The investment cast articles produced clean castings, which were free from porosity when finished. Casting temperature was approximately 1800° F., which is more favorable than the 1900-2100° F. temperatures needed to cast current nickel- and palladium-containing white gold. Finishing was done using normal jewelry finishing compounds, finding the finishing slightly easier than current white gold. Stone setting was perform to test for hardness and memory (spring back) in the prongs. Effort and results were much better then current nickel white gold, as there was no memory and the prongs were easier to move. Bending a prong back and forth until it fractured tested the strength. It took four back and forth bends to break the prong. This is better then nickel white gold and comparable to yellow gold alloys. The finished product produced a bright white finish which was judged to be whiter and more reflective then either nickel or palladium white gold. No rhodium plating was necessary. The ingot was cold-rolled to test for ductility. The rolling showed a normal reduction in thickness before annealing (softening).
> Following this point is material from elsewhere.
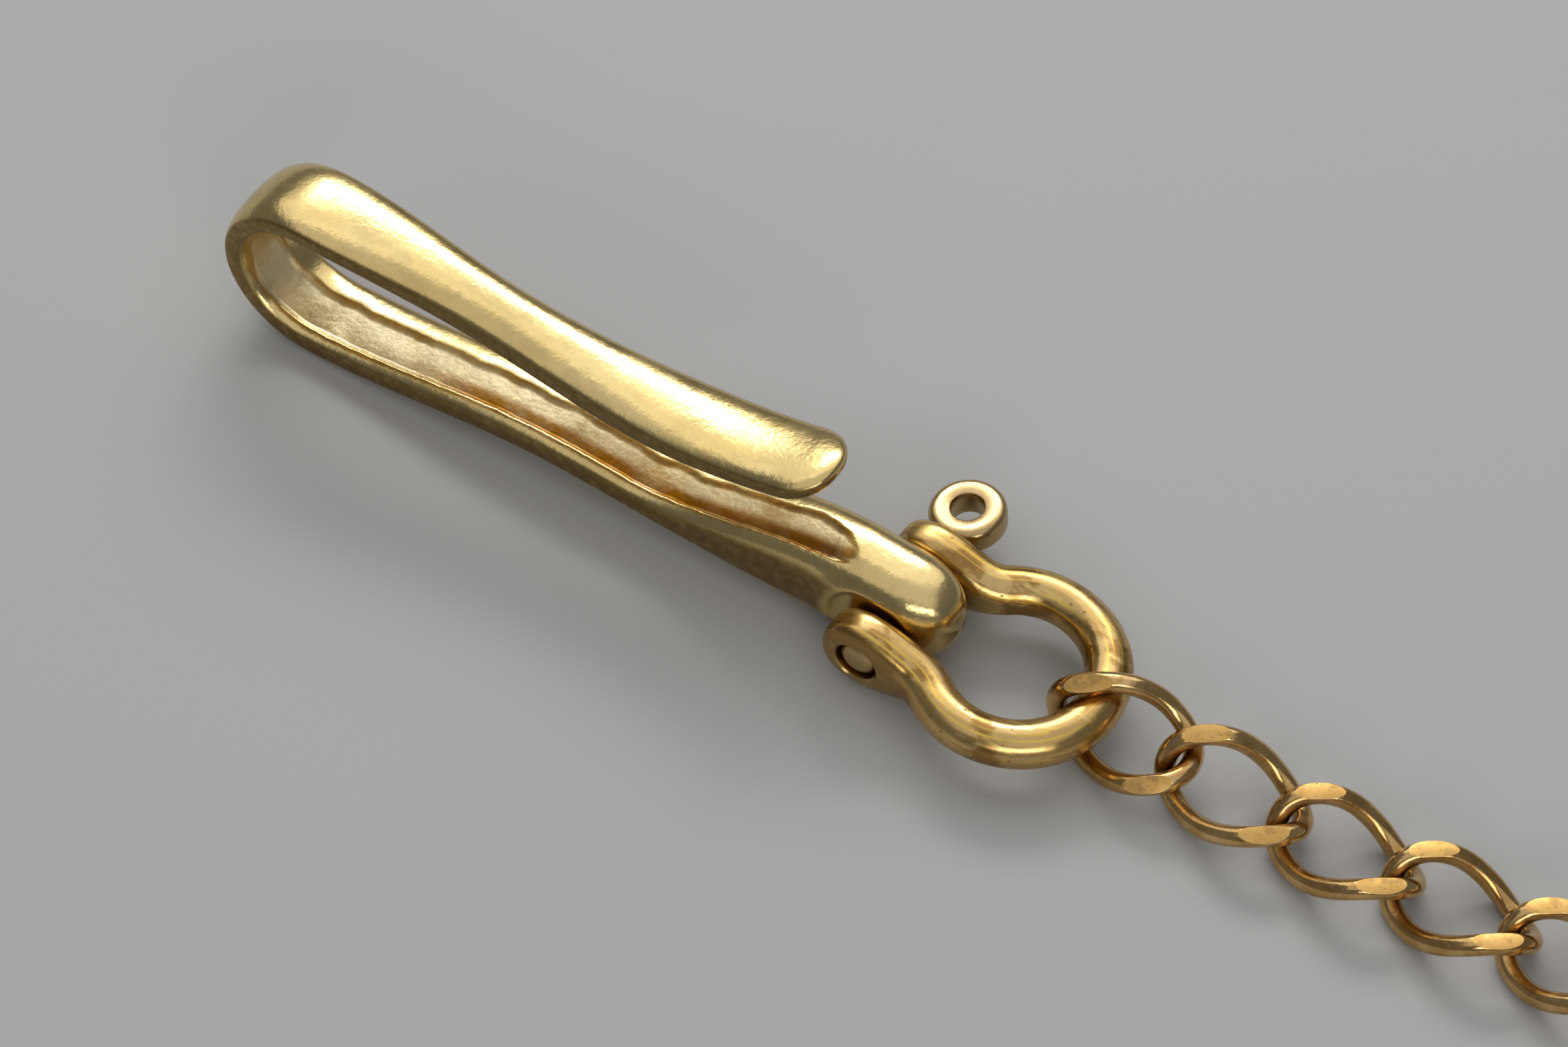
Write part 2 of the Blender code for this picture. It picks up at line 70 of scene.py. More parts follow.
def placeCamera(view, pin):
    elevation = math.radians(view["elevation"])
    azimuth = math.radians(view["azimuth"])
    roll = math.radians(view["roll"])
    back = Vector((math.cos(elevation) * math.sin(azimuth),
                   -math.cos(elevation) * math.cos(azimuth),
                   math.sin(elevation)))
    level = Vector((math.cos(azimuth), math.sin(azimuth), 0))
    upright = back.cross(level)
    right = level * math.cos(roll) + upright * math.sin(roll)
    up = upright * math.cos(roll) - level * math.sin(roll)
    data = bpy.data.cameras.new("photoCamera")
    data.lens = view["lens"]
    data.sensor_width = view["sensor"]
    camera = addObject("photoCamera", data)
    wide, high = view["imageSize"]
    focal = wide * data.lens / data.sensor_width
    across = (view["anchorPixel"][0] - 0.5 * wide) / focal
    above = (0.5 * high - view["anchorPixel"][1]) / focal
    spot = pin + Vector(view["anchor"]) - view["distance"] * (across * right + above * up - back)
    turned = Matrix((right, up, back)).transposed()
    camera.matrix_world = Matrix.Translation(spot) @ turned.to_4x4()
    bpy.context.scene.camera = camera


pinAxis = Vector(joints["shackle_swing"]["pos_m"])
placeCamera(cameraView, pinAxis)


# Small tools that every piece shares

def smoothStep(value):
    value = min(max(value, 0.0), 1.0)
    return value * value * (3.0 - 2.0 * value)


def rising(value, start, run):
    # 0 up to the start, 1 when the run is over, eased in between
    return smoothStep((value - start) / run)


def blend(first, second, share):
    return first + (second - first) * smoothStep(share)


def roundOff(share, squareness):
    share = min(max(share, 0.0), 1.0)
    return (1.0 - share ** squareness) ** (1.0 / squareness)


def outFrom(value, half):
    # how far out a place lies, as a share of the half size there
    return value / max(half, 0.01 * mm)


def tipSteps(count):
    # shares of the way out to a rounded tip, closer together at its end
    return [math.sin(0.5 * math.pi * index / (count + 0.15)) for index in range(1, count + 1)]


def sectionPoint(around, halfWidth, halfHeight, squareness):
    # a point of a rounded section, seen from its middle in the direction around
    c = math.cos(around)
    s = math.sin(around)
    size = (abs(c) ** squareness + abs(s) ** squareness) ** (-1.0 / squareness)
    return halfWidth * c * size, halfHeight * s * size


def sweep(stations, sides, pointAt, closed=False, crowding=0.0, masks=None):
    # extrudes one ring of points from station to station and closes the ends;
    # crowding draws the points together on the upper side, masks paints values on them
    bm = bmesh.new()
    around = bm.verts.layers.float.new("around")
    layers = {name: bm.verts.layers.float.new(name) for name in masks or {}}

    def place(verts, station):
        for vert in verts:
            vert.co = pointAt(station, vert[around])
            for name, layer in layers.items():
                vert[layer] = masks[name](station, vert[around])

    ring = bmesh.ops.create_circle(bm, segments=sides, radius=1.0)["verts"]
    for vert in ring:
        angle = math.atan2(vert.co.y, vert.co.x)
        vert[around] = angle + crowding * math.cos(angle)
    place(ring, stations[0])
    edges = list(bm.edges)
    firstRing = list(ring)
    for station in stations[1:]:
        grown = bmesh.ops.extrude_edge_only(bm, edges=edges)["geom"]
        ring = [item for item in grown if isinstance(item, bmesh.types.BMVert)]
        edges = [item for item in grown if isinstance(item, bmesh.types.BMEdge) and item.is_boundary]
        place(ring, station)
    if closed:
        bmesh.ops.remove_doubles(bm, verts=bm.verts, dist=0.002 * mm)
    else:
        for end in (firstRing, ring):
            middle = sum((vert.co for vert in end), Vector()) / len(end)
            bmesh.ops.pointmerge(bm, verts=end, merge_co=middle)
    bmesh.ops.recalc_face_normals(bm, faces=bm.faces)
    return bm


def spinProfile(points, steps):
    # turns a line of (radius, height) points once round Z
    bm = bmesh.new()
    verts = [bm.verts.new((radius, 0, height)) for radius, height in points]
    for first, second in zip(verts, verts[1:]):
        bm.edges.new((first, second))
    bmesh.ops.spin(bm, geom=bm.verts[:] + bm.edges[:], cent=(0, 0, 0), axis=(0, 0, 1), angle=2 * math.pi,
                   steps=steps, use_merge=True, use_normal_flip=False)
    bmesh.ops.remove_doubles(bm, verts=bm.verts, dist=0.001 * mm)
    bmesh.ops.recalc_face_normals(bm, faces=bm.faces)
    return bm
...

It was comparable in hardness to normal yellow gold and as ductile as palladium which are much easier to work than nickel white gold.
Therefore, while a preferred form of the improved white gold alloy composition has been described, and certain modifications thereof discussed and suggested, persons skilled in this art will readily appreciate that various additional changes and modifications may be made without departing from the spirit of this invention, as defined and differentiated by the following claims.